Puede que la fascinación provenga del verbo mismo: jugar (en este caso, al fútbol). Nuestra actividad favorita cuando somos niños; claramente secundaria cuando somos adultos. De mayores, pocos pueden decir que su oficio —y su beneficio— consista en jugar. Cuando somos pequeños, jugamos a que somos adultos, con profesiones de adultos: médicos o maestros, tenderos o bomberos. Cuando somos mayores, sin embargo, a veces jugamos a que seguimos siendo chavales. Aunque muchos de los juegos que nos gustan ahora estén profesionalizados y difícilmente respondan ya a la principal definición de jugar que ofrece la RAE: “Hacer algo con alegría y con el solo fin de entretenerse o divertirse”. Es curioso, pero esa definición ha terminado ajustándose mejor a la figura del espectador (del fútbol de alta competición, en este caso) que al jugador mismo, consciente de formar parte de un negocio multimillonario, y que siente sobre sus hombros el peso de la profesionalidad y la responsabilidad.

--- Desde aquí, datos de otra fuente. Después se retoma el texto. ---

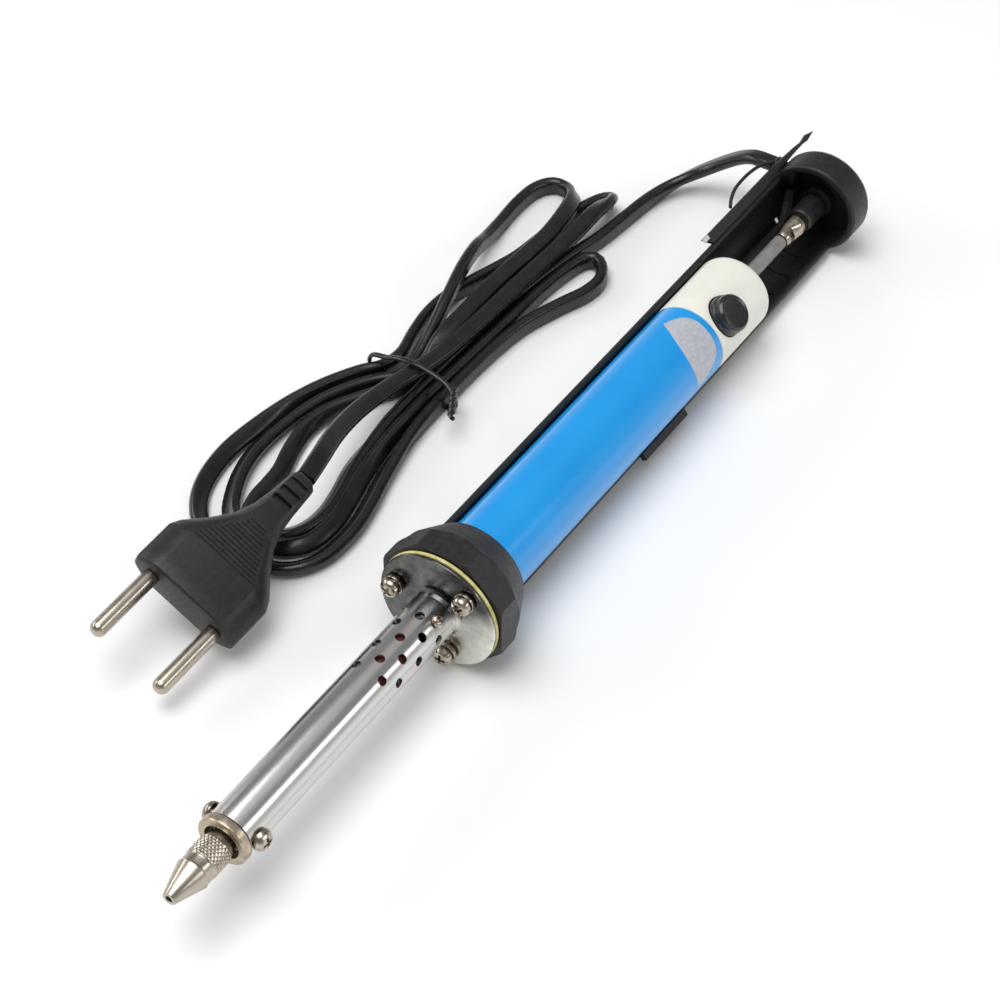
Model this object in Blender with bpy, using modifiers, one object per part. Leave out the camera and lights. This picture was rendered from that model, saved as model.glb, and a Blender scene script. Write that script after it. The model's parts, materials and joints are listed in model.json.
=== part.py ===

La Roja ha merecido y recibido más loas, alabanzas y ditirambos de los que ningún chaval habría podido imaginar para sí en esos sueños hiperbólicos que caracterizan a la infancia. Comparados con esos dioses del Olimpo, cualquier político, cualquier autoridad se torna en una sombra incolora, insípida. Pero el hiperprotagonismo del fútbol se percibe —más allá del tiempo o el espacio dedicado por los medios— por la densidad de los conceptos valorativos que hace suyos. Conceptos como historia, heroísmo o solidaridad. Porque no le descubro nada nuevo si le informo de que, mientras usted veía la Final en su salón, estaba teniendo “una cita con la historia” (y yo con estos pelos). Apuesto que el adjetivo histórico no lo oiría usted menos de una docena de veces. ¿Lo ha escuchado alguna vez, en cambio, referido al proceloso momento de construcción/deconstrucción que está atravesando la Unión Europea? Si siguió la retrasmisión por la televisión, tal vez le llamara la atención también la cantidad de veces que los jugadores eran calificados de “solidarios” por los comentaristas. ¿Se referían a que pensaban donar sus millonarias primas a causas benéficas? Noooo. A que se pasaban el balón unos a otros, es decir, a que actuaban como un equipo integrado, sin personalismos. Es como si dijéramos que usted, abnegada madre, es muy “solidaria” con sus hijos al cuidarles o desear su bien. Y tras la gran victoria, por supuesto, no han faltado los panegíricos que los tratan de “héroes”. ¿Es que la heroicidad no tiene ya un sentido ético, relacionado con el sacrificio individual por el bienestar colectivo y la entrega a los demás?

Todos esos juegos lingüísticos nos retratan como sociedad, es cierto. Pero también lo es que bajo nuestra gastada piel de adultos seguimos siendo niños que disfrutan jugando de manera vicaria: viendo jugar a aquéllos que hacen magia, que convierten el esfuerzo en gracia.